23. Ne sais-tu donc pas que je n'ai encore rien découvert de certain et que les raisonnements et les discussions des académiciens m'empêchent de chercher la certitude? Car, pour employer une de leurs expressions, ils ont mis, je ne sais comment, dans mon esprit, cette probabilité, que l'homme ne peut trouver la vérité; ce qui m'avait rendu si indolent et si négligent que je n'osais chercher ce que n'avaient pu découvrir des hommes si savants et si pénétrants.

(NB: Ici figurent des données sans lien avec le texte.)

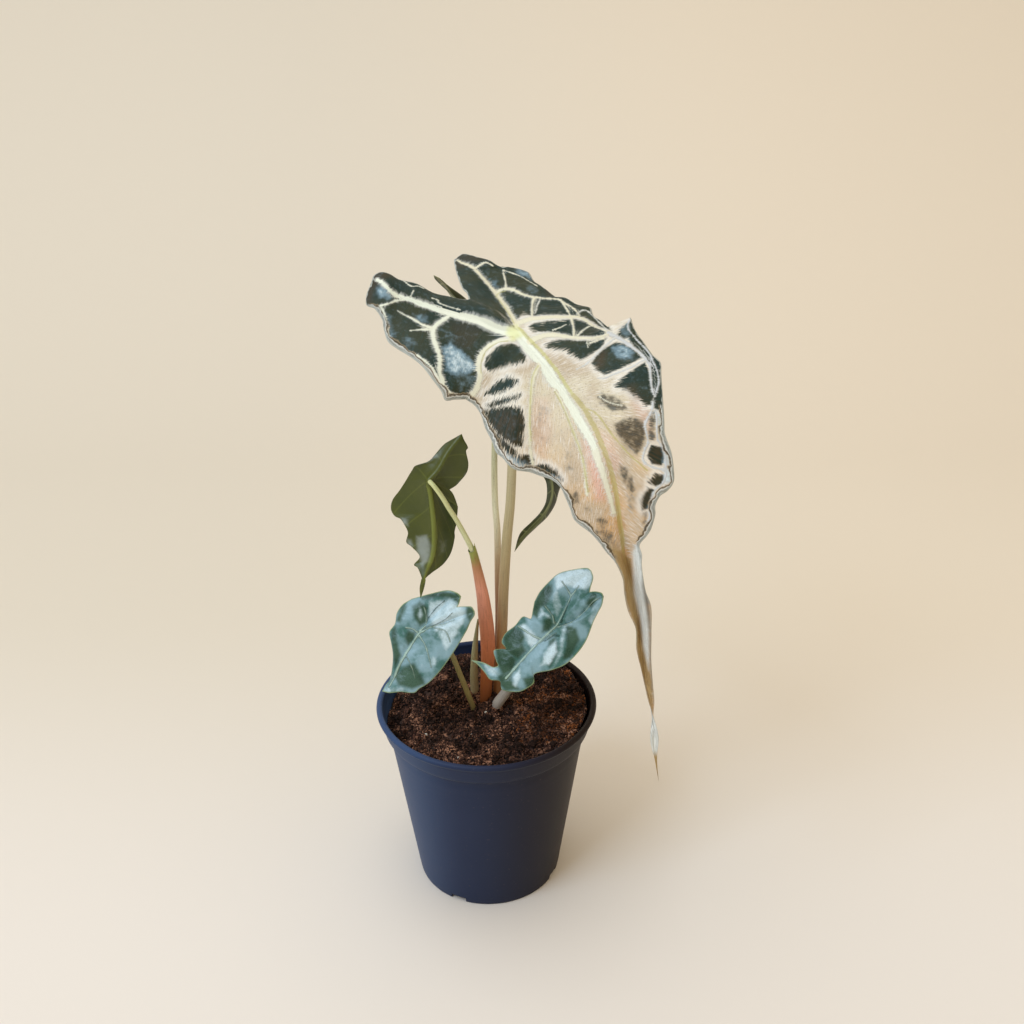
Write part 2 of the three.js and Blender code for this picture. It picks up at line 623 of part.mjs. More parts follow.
function potShell() {
  const ringWidth = 3;
  const lipHeight = 3.6;
  const outline = [
    [0, 0],
    [centrePadRadius, 0],
    [centrePadRadius, floorUnderside],
    [outside(0) - ringWidth, floorUnderside],
    [outside(0) - ringWidth, 0],
    [outside(0) - 0.8, 0],
    [outside(1), 1],
    [outside(collarFootHeight - 1.5), collarFootHeight - 1.5],
    [collarFootRadius - 0.6, collarFootHeight],
    [collarFootRadius, collarFootHeight + 0.8],
    [lipRadius - 1.6, potHeight - lipHeight],
    [lipRadius - 0.3, potHeight - 2.8],
    [lipRadius, potHeight - 1.6],
    [lipRadius - 0.5, potHeight - 0.4],
    [lipRadius - 1.5, potHeight],
    [lipRadius - 2.5, potHeight - 0.4],
    [lipRadius - 3.1, potHeight - 1.6],
    [inside(stepHead), stepHead],
    [inside(stepFoot), stepFoot],
    [inside(floorTop), floorTop],
    [0, floorTop],
  ];
  return turned(outline, potSides);
}

function turned(outline, sides) {
  const geometry = new THREE.LatheGeometry(outline.map(([r, z]) => new THREE.Vector2(r, z)), sides);
  return geometry.rotateX(Math.PI / 2);
}

function pot() {
  const notch = { width: 9, height: 3.2, depth: 12, angles: [-115, -25, 65, 155] };
  const drain = { radius: 3.5, circle: 27, count: 8, sides: 12 };
  let solid = toSolid(potShell());
  notch.angles.forEach((degrees) => {
    const cutter = new THREE.BoxGeometry(notch.depth, notch.width, notch.height * 2);
    cutter.translate(baseRadius, 0, 0).rotateZ(THREE.MathUtils.degToRad(degrees));
    solid = solid.subtract(toSolid(cutter));
  });
  for (let i = 0; i < drain.count; i += 1) {
    const cutter = new THREE.CylinderGeometry(drain.radius, drain.radius, floorTop * 4, drain.sides);
    cutter.rotateX(Math.PI / 2).translate(drain.circle, 0, 0);
    cutter.rotateZ((2 * Math.PI * (i + 0.5)) / drain.count);
    solid = solid.subtract(toSolid(cutter));
  }
  return toGeometry(solid);
}

// Rhizome: a squat corm with thick roots running down and out from it.
const rootPaths = [
  [[3, 10, 76], [14, 8, 66], [22, 6, 50], [24, 8, 34]],
  [[-3, 12, 76], [-12, 20, 64], [-16, 26, 46], [-14, 28, 28]],
  [[0, 5, 74], [4, -8, 62], [3, -18, 46], [8, -24, 30]],
  [[-4, 6, 76], [-16, -2, 66], [-24, -8, 50], [-26, -6, 36]],
  [[4, 14, 76], [12, 22, 62], [16, 28, 48], [12, 30, 30]],
  [[0, 9, 70], [-2, 6, 52], [-5, 4, 36], [-3, 2, 22]],
];

function rhizome(spare = 0) {
  const cormSides = 14;
  const corm = turned([
    [0, cormTop - 30.5 - spare],
    [5 + spare, cormTop - 28.5 - spare],
    [10 + spare, cormTop - 22],
    [cormRadius + spare, cormTop - 13],
    [cormRadius - 1 + spare, cormTop - 4],
    [cormRadius - 4 + spare, cormTop - 0.2 + spare],
    [0, cormTop + spare],
  ], cormSides);
  let solid = toSolid(corm.translate(0, 10, 0));
  rootPaths.forEach((path) => {
    const root = { path, radii: [2.6, 2, 1.3], rows: 5, sides: 5 };
    solid = solid.add(toSolid(stalk(root, spare)));
  });
  return solid;
}

// Potting mix: fills the pot to just under the lip, lower on the left, with a lumpy top.
function soilHeight(x, y) {
  const slope = 0.045 * x + 0.03 * y;
  const clods = 0.9 * Math.sin(0.36 * x + 1) * Math.cos(0.33 * y);
  const swells = 0.7 * Math.sin(0.16 * x - 0.29 * y + 2);
  const sunkenEdge = -2.5 * THREE.MathUtils.smoothstep(-x, 30, 54);
  return soilTop + slope + clods + swells + sunkenEdge;
}

function pottingMix(stems) {
  const edge = inside(stepHead) - gap;
  const topShares = [1, 0.88, 0.74, 0.6, 0.46, 0.32, 0.18];
  const outline = [
    [0, floorTop + gap],
    [inside(floorTop) - gap, floorTop + gap],
    [inside(stepFoot) - gap, stepFoot],
    ...topShares.map((share) => [edge * share, soilTop]),
    [0, soilTop],
  ];
  const body = turned(outline, soilSides);
  const at = body.attributes.position;
  for (let i = 0; i < at.count; i += 1) {
    const [x, y] = [at.getX(i), at.getY(i)];
    if (at.getZ(i) > stepHead) {
      const z = soilHeight(x, y);
      const fit = Math.min((inside(z) - gap) / Math.hypot(x, y), 1);
      at.setXYZ(i, x * fit, y * fit, z);
    }
  }
  let solid = toSolid(body).subtract(rhizome(gap));
  stems.forEach((stem) => {
    solid = solid.subtract(stem);
  });
  return toGeometry(solid);
}

// A plain hole round a stalk, open at the bottom into the hollow that holds the rhizome.
function holeFor(stem) {
  const top = stalkFoot + 1;
  const bottom = cormTop - 2;
  const bore = Math.max(...stem.radii) + gap;
  const [x, y] = stem.path[0];
  const foot = new THREE.CylinderGeometry(bore, bore, top - bottom, stalkSides);
  foot.rotateX(Math.PI / 2).translate(x, y, (top + bottom) / 2);
  return toSolid(stalk(stem, gap)).add(toSolid(foot));
}

function trimmedStalk(stem, leaf) {
  const clearance = toSolid(blade(leaf, 2 * gap));
  return toGeometry(largestPiece(toSolid(stalk(stem)).subtract(clearance)));
}

const plant = new THREE.Group();

function add(name, geometry, material) {
  const mesh = new THREE.Mesh(geometry, material);
  mesh.name = name;
  plant.add(mesh);
}

const buriedStems = [
  holeFor(mainStem),
  holeFor(rearStem),
  holeFor(leftStem).add(toSolid(sheathRod(leftStem, sheath, gap))),
  holeFor(lowLeftStem),
  holeFor(rightStem),
  holeFor(shootStem),
];

add('pot', pot(), plasticFinish);
add('potting_mix', pottingMix(buriedStems), soilFinish);
add('rhizome', toGeometry(rhizome()), rhizomeFinish);
add('main_leaf_blade', blade(mainLeaf), mainBladeFinish);
add('main_leaf_stalk', trimmedStalk(mainStem, mainLeaf), tanStalkFinish);
add('rear_leaf_blade', blade(rearLeaf), darkBladeFinish);
add('rear_leaf_stalk', trimmedStalk(rearStem, rearLeaf), tanStalkFinish);
add('left_leaf_blade', blade(leftLeaf), undersideFinish);
add('left_leaf_stalk', trimmedStalk(leftStem, leftLeaf), paleStalkFinish);
add('left_leaf_sheath', closedMesh(sheathSleeve(leftStem, sheath)), terracottaFinish);
add('low_left_leaf_blade', blade(lowLeftLeaf), silverBladeFinish);
add('low_left_leaf_stalk', trimmedStalk(lowLeftStem, lowLeftLeaf), oliveStalkFinish);
add('right_leaf_blade', blade(rightLeaf), silverBladeFinish);
add('right_leaf_stalk', trimmedStalk(rightStem, rightLeaf), greyStalkFinish);
add('young_shoot', closedMesh(stalk(shootStem)), paleStalkFinish);

export default plant;
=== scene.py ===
# Potted venom alocasia: a plant with five arrow-shaped leaves in a round plastic nursery pot.
# Sizes are in millimetres, and are turned to metres as each mesh is made. Only those of the camera,
# the lights, the shaders and the sheath's upper end are in metres.
import math

import bmesh
import bpy
import numpy as np
from mathutils import Matrix, Vector, kdtree, noise
from mathutils.bvhtree import BVHTree


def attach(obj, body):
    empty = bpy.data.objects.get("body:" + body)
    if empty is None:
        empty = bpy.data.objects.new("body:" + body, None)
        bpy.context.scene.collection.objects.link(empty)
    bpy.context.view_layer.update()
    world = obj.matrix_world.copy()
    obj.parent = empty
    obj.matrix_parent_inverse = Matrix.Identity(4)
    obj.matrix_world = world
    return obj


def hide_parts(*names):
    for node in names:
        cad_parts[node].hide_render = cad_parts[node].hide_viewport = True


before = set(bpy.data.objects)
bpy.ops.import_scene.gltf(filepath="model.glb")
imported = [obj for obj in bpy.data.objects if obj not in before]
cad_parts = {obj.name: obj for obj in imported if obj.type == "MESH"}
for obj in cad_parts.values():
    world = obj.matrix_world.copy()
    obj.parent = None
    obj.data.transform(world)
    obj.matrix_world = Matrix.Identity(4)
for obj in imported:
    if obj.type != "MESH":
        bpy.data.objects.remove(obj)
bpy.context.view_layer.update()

# Camera. The photograph looks down on the plant by 27 degrees from 0.6 m away, with a lens a
# little wider than a standard one. Its frame is square.
photo_width = 1024
focal_pixels = 1200
sensor_width = 36
camera_focus = Vector((0.0149, 0, 0.2248))
camera_distance = 0.6052
camera_pitch = math.radians(26.55)
camera_roll = math.radians(-0.53)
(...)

Ainsi, jusqu'à ce que je me sois aussi fortement persuadé qu'on peut trouver la vérité, que les académiciens se sont persuadé qu'on en est incapable, je n'oserai rien chercher et je n'ai rien à défendre.

Ecarte donc cette question, s'il te plaît, et examinons plutôt ensemble le mieux possible, si on peut trouver la vérité. Or, il me semble que, pour soutenir mon sentiment, j'ai de nombreuses raisons à opposer aux académiciens. Toute la différence qu'il y a maintenant entre eux et moi, se réduit à ceci: il leur paraît probable qu'on ne peut trouver la vérité; moi je crois probable qu'on peut la trouver. Car s'ils ne sont pas sincères, l'ignorance de la vérité m'est particulière à moi, ou elle m'est commune avec eux.

CHAPITRE X. LA CONTROVERSE AVEC LES ACADÉMICIENS NE ROULE PAS SUR LES MOTS, MAIS SUR LES CHOSES.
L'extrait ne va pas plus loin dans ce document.